Para iniciar, pues, en este número el estudio de la cuestión, nos ha parecido que el método más oportuno y eficaz, el menos expuesto a encerrarse en vagas generalidades, era el de llevar la atención del lector a considerar un hecho concreto: un Concilio medieval; hemos escogido el que se celebró en Reims en 1119 bajo Calixto II, que en sí mismo por las circunstancias que motivaron su reunión y por el momento en que se celebró tiene considerable importancia histórica, pero que presentamos sobre todo a modo de ejemplo, en el que puedan verse concretados y vivos algunos aspectos fundamentales de la fisonomía histórica de la Cristiandad medieval. De esta manera, tendrá el lector la oportunidad de asistir a una de aquellas Asambleas que tanto influjo ejercieron en aquellos siglos, a través del texto venerable e ingenuo de un cronista contemporáneo.

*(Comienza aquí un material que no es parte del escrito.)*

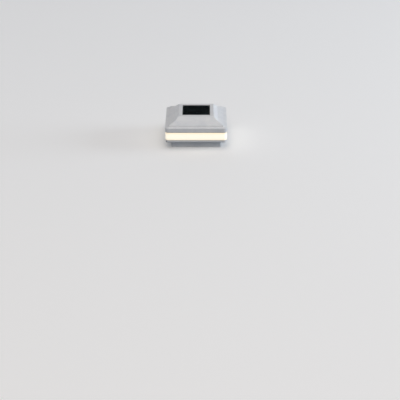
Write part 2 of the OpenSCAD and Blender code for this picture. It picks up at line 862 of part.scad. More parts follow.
module switch_terminals() {
    color("gold") for (i = [-1 : 1]) translate([i * pin_pitch, -switch_y, switch_z + switch_h])
        block([-pin_w / 2, -pin_t / 2, 0], [pin_w / 2, pin_t / 2, pin_h]);
}

module switch_screws() {
    color("silver") at_switch_screws(switch_z + switch_ear_t)
        screw_down(small_screw_d, small_screw_l, switch_head_d, small_head_h);
}

// Knob at its ON end; it slides towards +X by switch_travel
module switch_knob() {
    color("black") translate([-switch_travel / 2, -switch_y, 0]) difference() {
        union() {
            block([-knob_w / 2, -knob_w / 2, door_z0], [knob_w / 2, knob_w / 2, plunger_z + plunger_t / 2]);
            block([-plunger_l / 2, -plunger_w / 2, plunger_z],
                [plunger_l / 2, plunger_w / 2, plunger_z + plunger_t]);
            block([-stem_w / 2, -stem_w / 2, plunger_z], [stem_w / 2, stem_w / 2, switch_z + stem_h]);
        }
        // Grip grooves across the knob
        for (i = [1 : ridge_count]) {
            x = i * knob_w / (ridge_count + 1) - knob_w / 2;
            block([x - ridge_w / 2, -knob_w / 2 - cut, door_z0 - cut],
                [x + ridge_w / 2, knob_w / 2 + cut, door_z0 + ridge_depth]);
        }
    }
}

// ---- light engine ----

module led_carrier() {
    mid_wall = carrier_half - carrier_wall / 2;
    lug_edge = boss_xy - base_boss_r;
    color("white") difference() {
        union() {
            translate([0, 0, floor_z]) linear_extrude(deck_z1 - floor_z) difference() {
                rounded_2d(carrier_half, carrier_r);
                rounded_2d(carrier_in, carrier_r - carrier_wall);
            }
            translate([0, 0, deck_z0]) linear_extrude(deck_t) rounded_2d(mid_wall, carrier_r);
            // Corner lugs between base and cover
            for (a = [0 : 90 : 270]) rotate(a)
                block([lug_edge, lug_edge, lug_z], [mid_wall, mid_wall, lug_top]);
            at_corners(board_screw_x, board_screw_y) translate([0, 0, deck_z0])
                cylinder(r = standoff_r, h = board_z - deck_z0);
        }
        at_corners(boss_xy, boss_xy) {
            translate([0, 0, lug_z - cut])
                cylinder(d = housing_screw_d + 2 * screw_clear, h = lug_t + 2 * cut);
            translate([0, 0, deck_z0 - cut]) cylinder(r = cover_boss_r + boss_room, h = deck_t + 2 * cut);
        }
        at_corners(board_screw_x, board_screw_y) translate([0, 0, board_top - small_screw_l])
            cylinder(d = small_screw_d, h = small_screw_l);
        // Openings in the deck for the battery leads and the switch leads
        for (s = [-1, 1]) translate([s * bay_lead_x, bay_y, deck_z0 - cut])
            cylinder(r = deck_hole_r, h = deck_t + 2 * cut);
        block([-window_margin, switch_lead_y - window_margin, deck_z0 - cut],
            [pin_pitch + window_margin, switch_lead_y + window_margin, deck_z1 + cut]);
    }
}

module led_boards() {
    color("ghostwhite") for (a = [0 : 90 : 270]) rotate(a)
        block([-led_board_half, -carrier_half - led_board_t, led_mid_z - led_board_h / 2],
            [led_board_half, -carrier_half, led_mid_z + led_board_h / 2]);
}

module leds() {
    color("khaki") for (a = [0 : 90 : 270], i = [0 : leds_per_side - 1]) rotate(a)
        translate([-led_board_half + (i + 0.5) * led_pitch, -carrier_half - led_board_t, led_mid_z])
        block([-led_l / 2, -led_t, -led_w / 2], [led_l / 2, 0, led_w / 2]);
}

// Links round three corners, from one board's end to the next
module led_jumpers() {
    level = led_mid_z + led_board_h / 4;
    out = carrier_half + led_board_t / 2;
    run = led_board_half + lead_end;
    bend = out + jumper_bulge;
    route = smooth([[led_board_half, -out, level], [run, -out, level], [bend, -bend, level],
        [out, -run, level], [out, -led_board_half, level]], 3);
    color("red") for (a = [0, 90, 180]) rotate(a) wire(route, lead_d / 2, [0, 0, 1]);
}

// ---- control board ----

module control_board() {
    color("darkgreen") difference() {
        block([-board_l / 2, -board_w / 2, board_z], [board_l / 2, board_w / 2, board_top]);
        at_corners(board_screw_x, board_screw_y) translate([0, 0, board_z - cut])
            cylinder(d = small_screw_d + 2 * screw_clear, h = board_t + 2 * cut);
    }
}

module board_screws() {
    color("silver") at_corners(board_screw_x, board_screw_y) translate([0, 0, board_top])
        screw_down(small_screw_d, small_screw_l, small_head_d, small_head_h);
}

module charge_chip() {
    color("black") translate([chip_x, 0, board_top]) {
        block([-chip_l / 2, -chip_w / 2, chip_lift], [chip_l / 2, chip_w / 2, chip_lift + chip_h]);
        for (s = [-1, 1], i = [0 : chip_pins - 1])
            translate([(i - (chip_pins - 1) / 2) * chip_pin_pitch, s * (chip_w + chip_pin_l) / 2])
            block([-chip_pin_w / 2, -chip_pin_l / 2, 0], [chip_pin_w / 2, chip_pin_l / 2, chip_pin_h]);
    }
}

module choke() {
    color("saddlebrown") translate([choke_xy[0], choke_xy[1], board_top]) {
        cylinder(r = choke_core_r, h = choke_h);
        for (z = [0, choke_h - choke_flange_t]) translate([0, 0, z])
            cylinder(r = choke_r, h = choke_flange_t);
    }
}

module capacitors() {
    color("navy") for (s = [-1, 1]) translate([capacitor_x, s * capacitor_y, board_top]) {
        cylinder(r = capacitor_r, h = capacitor_h - capacitor_crown);
        cylinder(r = capacitor_r - capacitor_rim, h = capacitor_h);
    }
}

module board_sockets() {
    color("ivory") {
        for (s = [-1, 1]) socket([s * bay_socket_x, bay_y]);
        socket([led_socket_x, front_socket_y]);
        socket([switch_socket_x, front_socket_y]);
        socket([0, grommet_y]);
    }
}

module socket(xy) {
    translate([xy[0] - socket_w / 2, xy[1] - socket_w / 2, board_top]) cube([socket_w, socket_w, socket_h]);
}

// ---- fasteners and leads ----

module housing_screws() {
    color("silver") at_corners(boss_xy, boss_xy) translate([0, 0, seat_z + counterbore_h])
        screw(housing_screw_d, housing_screw_l, housing_head_d, housing_head_h);
}

module panel_leads() {
    top = [0, grommet_y, panel_z];
    low = [0, grommet_y, board_top + socket_h];
    route = smooth([top, top - [0, 0, lead_start], (top + low) / 2 + [0, lead_slack, 0],
        low + [0, 0, lead_end], low]);
    color("red") for (s = [-1, 1]) translate([s * pair, 0, 0]) wire(route, lead_d / 2, [1, 0, 0]);
}

module battery_leads() {
    tab_z = box_z + solder_h / 2;
    socket_face = bay_socket_x + socket_w / 2;
    color("red") for (s = [-1, 1]) wire(smooth([
        [s * bay_half_l, bay_y, tab_z], [s * bay_lead_x, bay_y, tab_z], [s * bay_lead_x, bay_y, deck_z0],
        [s * bay_lead_x, bay_y, socket_z], [s * socket_face, bay_y, socket_z]]), lead_d / 2, [0, 1, 0]);
}

module switch_leads() {
    pin_z = switch_z + switch_h + pin_h;
    color("black") for (i = [0, 1]) wire(smooth([
        [i * pin_pitch, -switch_y, pin_z], [i * pin_pitch, -switch_y, pin_z + lead_end],
        [i * pin_pitch, switch_lead_y, deck_z0], [i * pin_pitch, switch_lead_y, socket_z],
        [i * pin_pitch, front_socket_y - socket_w / 2, socket_z]]), lead_d / 2, [1, 0, 0]);
}

// They rise past the deck's edge before they turn in over it
module led_leads() {
    out = carrier_half + led_board_t / 2;
    route = smooth([[0, -out, led_mid_z + led_board_h / 2], [0, -out, deck_z0], [0, -out, deck_z1 + lead_end],
        [0, lead_end - carrier_half, socket_z], [0, front_socket_y - socket_w / 2, socket_z]]);
    color("black") for (s = [-1, 1]) translate([led_socket_x + s * pair, 0, 0])
        wire(route, lead_d / 2, [1, 0, 0]);
}

base_pan();
lower_gasket();
lens_ring();
upper_gasket();
top_cover();
panel_tape();
panel_board();
solar_cells();
cell_ribbons();
panel_resin();
lead_grommet();
led_carrier();
led_boards();
leds();
led_jumpers();
control_board();
charge_chip();
choke();
capacitors();
board_sockets();
board_screws();
battery_box();
box_screws();
battery_cell();
battery_sleeve();
spring_contact();
plate_contact();
battery_door();
door_seal();
switch_body();
switch_terminals();
switch_screws();
switch_knob();
housing_screws();
panel_leads();
battery_leads();
switch_leads();
led_leads();
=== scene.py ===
import math

import bmesh
import bpy
from mathutils import Matrix, Vector


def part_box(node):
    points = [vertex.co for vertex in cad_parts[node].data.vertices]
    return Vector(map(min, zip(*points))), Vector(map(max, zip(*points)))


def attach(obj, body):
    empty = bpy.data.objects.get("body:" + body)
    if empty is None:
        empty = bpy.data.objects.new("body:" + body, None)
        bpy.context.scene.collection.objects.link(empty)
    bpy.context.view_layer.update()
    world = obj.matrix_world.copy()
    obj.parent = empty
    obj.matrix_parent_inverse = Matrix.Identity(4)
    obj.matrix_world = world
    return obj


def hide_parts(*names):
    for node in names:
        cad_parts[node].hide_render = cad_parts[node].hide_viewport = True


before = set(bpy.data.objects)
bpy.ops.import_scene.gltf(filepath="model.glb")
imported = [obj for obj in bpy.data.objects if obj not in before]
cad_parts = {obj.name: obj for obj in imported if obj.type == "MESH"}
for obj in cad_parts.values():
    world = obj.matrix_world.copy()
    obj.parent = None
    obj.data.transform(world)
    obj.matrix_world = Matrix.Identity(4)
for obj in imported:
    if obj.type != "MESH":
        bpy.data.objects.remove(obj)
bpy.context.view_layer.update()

# ---- Camera ----
# A long lens stands well in front of the cap and looks down at it, so that the roof and its panel show above
# the front face. Its place, tilt and focal length come from the edges of the cap in the photograph.
mm = 0.001
camera_place = (7.2 * mm, -2135.4 * mm, 873.3 * mm)
camera_tilt = 64.782  # degrees from straight down
focal_length, sensor_w = 108, 36
near, far = 10 * mm, 60

camera = bpy.data.objects.new("camera", bpy.data.cameras.new("camera"))
bpy.context.scene.collection.objects.link(camera)
camera.location = camera_place
camera.rotation_euler = (math.radians(camera_tilt), 0, 0)
camera.data.lens, camera.data.sensor_width = focal_length, sensor_w
camera.data.clip_start, camera.data.clip_end = near, far
bpy.context.scene.camera = camera


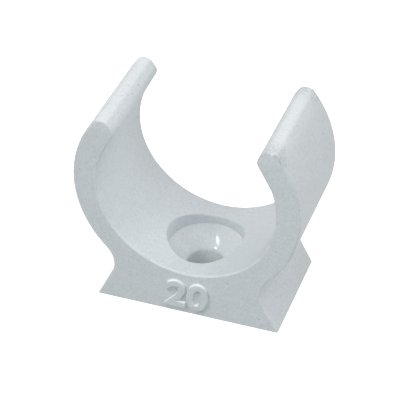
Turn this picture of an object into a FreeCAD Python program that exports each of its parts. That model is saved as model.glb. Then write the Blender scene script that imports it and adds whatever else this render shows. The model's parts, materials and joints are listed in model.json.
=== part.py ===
# Conduit clip: a moulded plastic clip that snaps round a round conduit and is held to a wall by one
# countersunk screw. It is one piece: two sprung arms, a flared foot and a screw seat in the floor.
#
# Frame: millimetres, +Z up. The foot stands on Z = 0, centred on the Z axis, the screw runs along Z
# and the conduit lies along Y.

import FreeCAD, Part
import math
import os

import Sketcher

PIECE = "conduit_clip"

# Driving dimensions: name, value in millimetres or degrees, meaning.
SIZES = (
    ("seat_radius", 10.15, "inner radius of the seat, for a conduit of 20 mm"),
    ("seat_height", 15.68, "conduit axis above the underside"),
    ("arm_wall", 2.72, "thickness of the arms and of the floor ring"),
    ("clip_length", 13.4, "length along the conduit"),
    ("foot_width", 21.35, "width of the foot on the wall"),
    ("flank_lean", 27.5, "lean of the foot's flanks from upright, degrees"),
    ("neck_round", 3.1, "concave round between flank and arm"),
    ("grip_step", 0.095, "how far each flat gripping face stands inside the seat's circle"),
    ("grip_angle", 27.7, "height of each gripping face round the axis, degrees above level"),
    ("grip_reach", 3.825, "width of each gripping face, up to the lip's innermost corner"),
    ("lead_slope", 54.0, "slope of the lead-in faces that guide the conduit in, degrees"),
    ("lead_rise", 1.37, "height of each lead-in face, up to the lip's level top"),
    ("crease_round", 1.2, "concave round where a gripping face meets the seat"),
    ("mouth_round", 0.97, "round on the innermost corner of a lip"),
    ("lip_inner_round", 0.79, "round between a lead-in face and the lip's top"),
    ("lip_outer_round", 0.92, "round between the lip's top and the outside of the arm"),
    ("screw_radius", 2.19, "clearance hole for the screw"),
    ("head_radius", 4.37, "recess for the screw head"),
    ("head_depth", 1.17, "straight wall of the recess below the lowest point of the seat"),
    ("head_angle", 90.0, "full angle of the countersink, degrees"),
    ("rim_round", 0.22, "round on the rim of the screw recess"),
    ("hole_round", 0.5, "round between the countersink and the clearance hole"),
    ("end_round", 0.22, "round on the edges of the two end faces"),
)

SHEET = "sizes"
TOUCH = 1e-3
FULL_TURN = 360.0
OVER = 1.0


def make_sheet(doc):
    """Puts the driving dimensions in a sheet, each under its own name, and returns them by name."""
    sheet = doc.addObject("Spreadsheet::Sheet", SHEET)
    for row, (name, value, meaning) in enumerate(SIZES, start=1):
        sheet.set(f"A{row}", meaning)
        sheet.set(f"B{row}", str(value))
        sheet.setAlias(f"B{row}", name)
    doc.recompute()
    return {name: float(sheet.get(name)) for name, _, _ in SIZES}


def cell(name):
    """The expression that reads one driving dimension."""
    return f"{SHEET}.{name}"


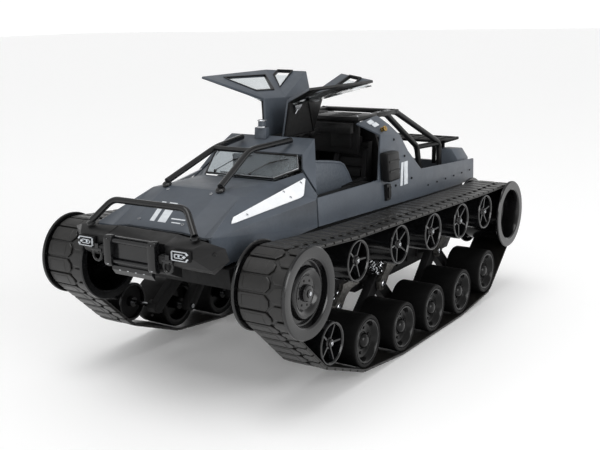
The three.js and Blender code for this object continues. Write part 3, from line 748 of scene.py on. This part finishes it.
def side_plate():
    """The white riveted plate on the hood's side."""
    outline = [(55.6, -193, 143.4), (55.4, -191.6, 144.6), (53.8, -187, 147), (54, -92, 161), (54.4, -88.6, 161.8),
               (55.6, -87.6, 161), (61.6, -101.4, 151.6), (62.6, -104, 150.2), (63, -108, 149.4), (56.6, -189, 143.4)]
    origin, normal = SIDE_FACET

    def on_side(point, lift):
        point = Vector(point)
        return point + Vector((1, 0, 0)) * (normal.dot(origin - point) / normal.x) + normal * lift

    shape = Shape()
    shape.plate([on_side(p, 0.1) for p in outline], normal * 0.7).round_edges(0.25, 40)
    for place in ((56, -173.4, 146.4), (55, -121.2, 155.5), (59.9, -118.5, 151), (55, -96, 159)):
        shape.use(1).screw(on_side(place, 0.8), normal, 1.15, 0.5)
    return shape


pair("side_plate", side_plate, [WHITE, STEEL], "paint")


# ---- Hood markings, windscreen and cabin ---------------------------------------------------------
HOOD_FACET = face_frame(v("noseCentre"), v("kneeCentre"), v("kneeCentre", -1))


def on_hood(x, y, lift=0.0):
    origin, normal = HOOD_FACET
    z = origin.z - ((x - origin.x) * normal.x + (y - origin.y) * normal.y) / normal.z
    return Vector((x, y, z)) + normal * lift


def hood_marks():
    """Plain slanted bars where a number stands on the real hood."""
    shape = Shape()
    for x0, x1, y0, y1, slant in ((-11.4, -6.9, -209, -187, -5.2), (-3.4, 4.6, -209, -187, -5.2),
                                  (6.6, 20.3, -204.6, -203.4, 0), (9.9, 18.6, -208.4, -207.4, 0)):
        outline = [on_hood(x, y, 0.02) for x, y in ((x0, y0), (x1, y0), (x1 + slant, y1), (x0 + slant, y1))]
        shape.plate(outline, HOOD_FACET[1] * 0.12)
    return shape


hood_marks().make("hood_marks", "body", [MARK], "paint")


def hood_fittings():
    shape = Shape()
    for x, y in ((22, -209), (-22, -209), (22, -173), (-22, -173)):
        shape.use(1).screw(on_hood(x, y), HOOD_FACET[1], 1.4, 0.8)
    return shape


hood_fittings().make("hood_fittings", "body", [BLACK, STEEL], "black")

GLASS_FOOT, GLASS_SIDE, GLASS_TOP = (35.5, -105.5, 162.2), (46.6, -84.5, 168), (42.6, -79.5, 178.6)


windscreen = Shape().take("windscreen_glass")
windscreen.make("windscreen_look", "body", [WINDSCREEN], "glass", ["windscreen_glass"])


def windscreen_trim():
    """The black seal round the glass and its bright lower edge, with the wipers."""
    shape = Shape()
    loop = [GLASS_FOOT, GLASS_SIDE, GLASS_TOP]
    ring = [Vector(p) + Vector((0, 0, 0.4)) for p in loop] + [Vector((-p[0], p[1], p[2] + 0.4)) for p in loop[::-1]]
    shape.tube(ring, 0.9, 8, close=True)
    edge = [p + Vector((0, -0.5, 0.9)) for p in ring[:3]]
    shape.use(2).tube([Vector((-22, -106, 163.3))] + edge, 0.35, 6)
    foot, top = Vector(GLASS_FOOT), Vector(GLASS_TOP)
    across = Vector((1, 0, 0))
    normal = across.cross(top - foot).normalized()

    def on_glass(x, rise, lift):
        return Vector((x, foot.y, foot.z)) + (top - foot) * rise - across * (top.x - foot.x) * rise + normal * lift

    for x0, x1, rise in ((-27, -8, 0.72), (10, 30, 0.7)):
        shape.use(1).tube([on_glass(x0, 0.1, 1.4), on_glass((x0 + x1) / 2, 0.5, 2), on_glass(x1, rise, 1.6)], 0.4, 8)
        shape.tube([on_glass(x1 - 10, rise - 0.12, 1.2), on_glass(x1 + 7, rise + 0.12, 1.2)], 0.45, 6)
        shape.dome(on_glass(x0, 0.08, 1), normal, 1.4, 1.2, 12)
    return shape


windscreen_trim().make("windscreen_trim", "body", [BLACK, GLOSS, STEEL], "black")


refined("cabin_interior", DARK, 1.1)


def seats():
    """The bolsters, ribs and head rest of each seat, one hard moulding."""
    shape = Shape()
    for x in (-29, 29):
        for dx in (-17.5, 17.5):
            shape.bar(x + dx - 2.8, x + dx + 2.8, ((-10.5, 137), (-10.5, 142), (32, 137), (30, 145)))
            shape.hull([(x + dx * k + a, y, z) for a in (-2.6, 2.6) for k, y, z in
                        ((1, 26.5, 141), (1, 31, 141), (0.8, 36, 170), (0.8, 42, 172))])
        for k in range(4):
            y = -7 + k * 9
            shape.bar(x - 13.5, x + 13.5, ((y, 138), (y + 8, 138), (y + 1, 140.3), (y + 7, 140.3)))
        for k in range(3):
            z = 144 + k * 9.5
            y = 27.5 + (z - 130) * 0.3
            shape.bar(x - 12.5, x + 12.5, [(y + b + c * 0.3, z + c) for b in (-1.8, 2) for c in (0, 8.2)])
        shape.bar(x - 8, x + 8, ((37, 172), (38, 181), (45, 172), (44, 181)))
    return shape.round_edges(1.0, 30, 2)


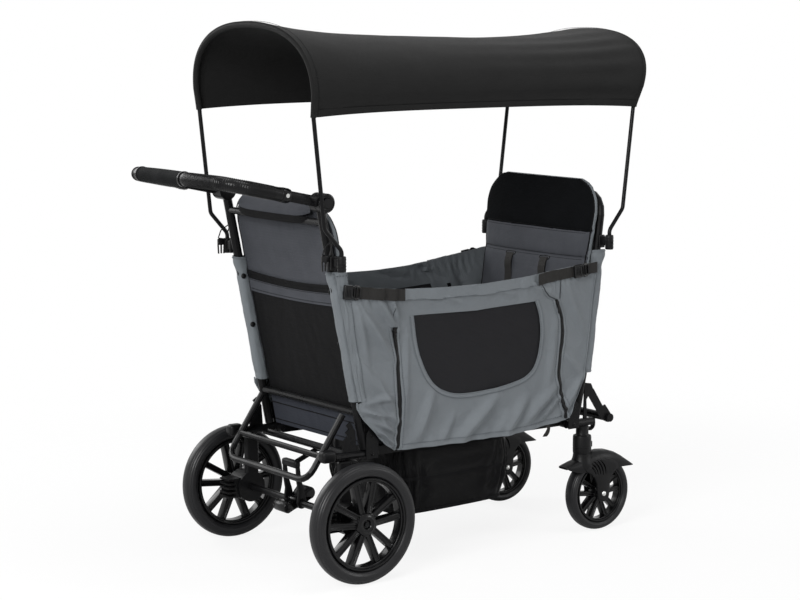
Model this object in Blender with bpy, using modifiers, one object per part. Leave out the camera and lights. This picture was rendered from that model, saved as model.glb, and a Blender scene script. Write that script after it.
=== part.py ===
# Double stroller: a four-wheeled folding frame with two facing seats, cloth walls and a canopy on two bows.
# Metres, +Z up, +X to the front, +Y to the left, origin on the floor under the middle of the object.
import math

import bmesh
import bpy
from mathutils import Matrix, Vector

# Driving sizes, with X counted forward from the rear axle
REAR_WHEEL_R = 0.150
FRONT_WHEEL_R = 0.101
REAR_TYRE_W = 0.046
FRONT_TYRE_W = 0.040
TYRE_DEPTH_REAR = 0.037
TYRE_DEPTH_FRONT = 0.024
REAR_TRACK = 0.600
FRONT_TRACK = 0.412
FRONT_AXLE_X = 0.835
SWIVEL_X = 0.781

TUBE_R = 0.0115
BAR_R = 0.009
ROD_R = 0.0045
POST_Y = FRONT_TRACK / 2 + 0.009
RAIL_Z = 0.300
RAIL_R = 0.011
REAR_FOLD_X = 0.085
FRONT_FOLD_X = 0.732

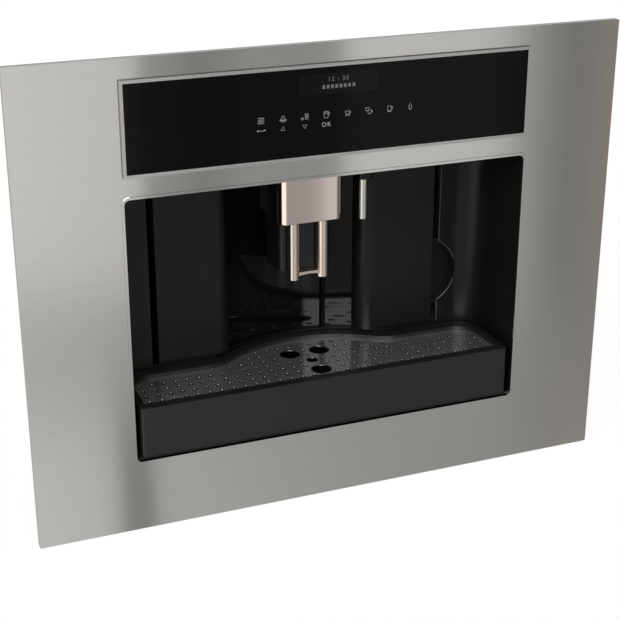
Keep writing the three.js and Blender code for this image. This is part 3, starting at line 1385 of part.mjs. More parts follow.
function makeMainRocker() {
  const key = carriedAcross(new THREE.Shape([
    new THREE.Vector2(bodyDepth - 6, rockerZ - 5),
    new THREE.Vector2(bodyDepth + 2.8, rockerZ - 9.6),
    new THREE.Vector2(bodyDepth + rockerProud, rockerZ - 9.2),
    new THREE.Vector2(bodyDepth + 2.4, rockerZ),
    new THREE.Vector2(bodyDepth + rockerProud, rockerZ + 9.2),
    new THREE.Vector2(bodyDepth + 2.8, rockerZ + 9.6),
    new THREE.Vector2(bodyDepth - 6, rockerZ + 5),
  ]), inletX - 14, inletX + 14);
  const pivot = rod(1.3, [inletX - 16.5, bodyDepth - 1.5, rockerZ], 'x', 33, { sides: 10 });
  return join(key, pivot);
}

piece('boiler', makeBoiler(), aluminium);
piece('water_pump', makePump(), zincSteel);
piece('pump_mount', makePumpMount(), rubber);
piece('flow_meter', makeFlowMeter(), charcoal);
piece('suction_hose', makeSuctionHose(), rubber);
piece('pressure_hose', makePressureHose(), rubber);
piece('power_board', makePowerBoard(), boardGreen);
piece('power_inlet', makePowerInlet(), charcoal);
piece('main_rocker', makeMainRocker(), redPlastic);

// The part's origin is under the middle of its outer box.
const rearmost = bodyDepth + rockerProud;
machine.position.set(0, -(rearmost - controlFrameProud) / 2, 0);

export default machine;
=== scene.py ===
"""Built-in coffee machine: finishes, small parts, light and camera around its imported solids."""

import math

import bmesh
import bpy
from mathutils import Euler, Matrix, Vector


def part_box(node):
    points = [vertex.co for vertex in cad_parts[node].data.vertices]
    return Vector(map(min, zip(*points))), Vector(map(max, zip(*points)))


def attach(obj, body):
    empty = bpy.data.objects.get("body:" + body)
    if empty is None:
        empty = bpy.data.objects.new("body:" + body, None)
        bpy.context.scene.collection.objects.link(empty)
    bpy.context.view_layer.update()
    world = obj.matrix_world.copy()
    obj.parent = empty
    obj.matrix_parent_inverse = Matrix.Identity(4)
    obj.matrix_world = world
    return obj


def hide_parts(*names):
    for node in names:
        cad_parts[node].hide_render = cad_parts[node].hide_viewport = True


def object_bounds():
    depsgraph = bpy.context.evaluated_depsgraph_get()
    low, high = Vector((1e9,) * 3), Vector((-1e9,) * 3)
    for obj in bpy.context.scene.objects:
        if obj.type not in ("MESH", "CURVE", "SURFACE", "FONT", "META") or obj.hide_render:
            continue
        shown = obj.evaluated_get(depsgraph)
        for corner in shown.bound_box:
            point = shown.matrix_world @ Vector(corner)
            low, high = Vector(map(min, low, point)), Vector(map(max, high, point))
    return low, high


bl_info = {
    "name": "Built-in Coffee Machine",
    "version": (1, 0, 0),
    "blender": (4, 5, 0),
    "location": "View3D > Sidebar > Coffee Machine",
    "description": "Dresses a built-in coffee machine with its finishes, marks and small parts",
    "category": "Object",
}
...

Nos parece que nada mejor que esta contemplación podría servir para sugerir al lector una imagen real de aquellas sociedades en que a pesar de la barbarie que al decir de Balmes afeaba a la religión misma, y a pesar del ímpetu de las pasiones rebeldes, alcanzó la Iglesia a ejercer su influjo civilizador, a «templar aquella barbarie» y a hacer imperar muchas veces de un modo efectivo sobre los pueblos y los reyes los principios del derecho cristiano. Y conseguirá, así, acercarse a aquella realidad que describía el P. Ives de la Brière:

«Durante muchos siglos, existió no sólo en los sueños de los poetas, en las meditaciones de los filósofos o en los protocolos de las cancillerías, sino en las instituciones y en los hechos, una auténtica “Sociedad de Naciones”. Y es ella la que representa, en favor del reino de la paz y de la justicia, la tentativa menos ineficaz que registra la historia: La Cristiandad de la Edad Media».[3]


Notas

[1] Este movimiento de nerviosismo se produce con demasiada frecuencia no ya ante el temor de que se atribuya autoridad infalible a los pasajes en que los Papas no establecen definitivamente una cuestión, sino ante el mismo ejercicio indudable de la misma infalibilidad. Se tiende a considerar erróneamente como la suprema vida del entendimiento la investigación y búsqueda, y se desconoce la suprema perfección de la posesión cierta de la verdad. Por esto la misión docente de la Iglesia es considerada como un freno y no como la liberación del error y de la duda por la verdad que hace libres. Así bajo la apariencia de modestia con que se exalta el valor de lo problemático y de lo dudoso se oculta a veces una sutil divinización de aquello que es en el entendimiento el signo de su potencialidad y finitud. Pe este modo parecen esforzarse los hombres de hoy en parecerse a aquellos de quienes San Pablo aconsejaba a Timoteo que se apartase: «Semper discentes, et numquam ad scientiam veritatis pervenientes».

[2] Véase Ubi arcano, n. 35-40. Quas Primas, n. 1. — Publicadas en “Al Reino de Cristo por la devoción a su Sagrado Corazón”. Véase también Cristiandad 108-109-111 (15-IX; 1-X y l-XI de 1948).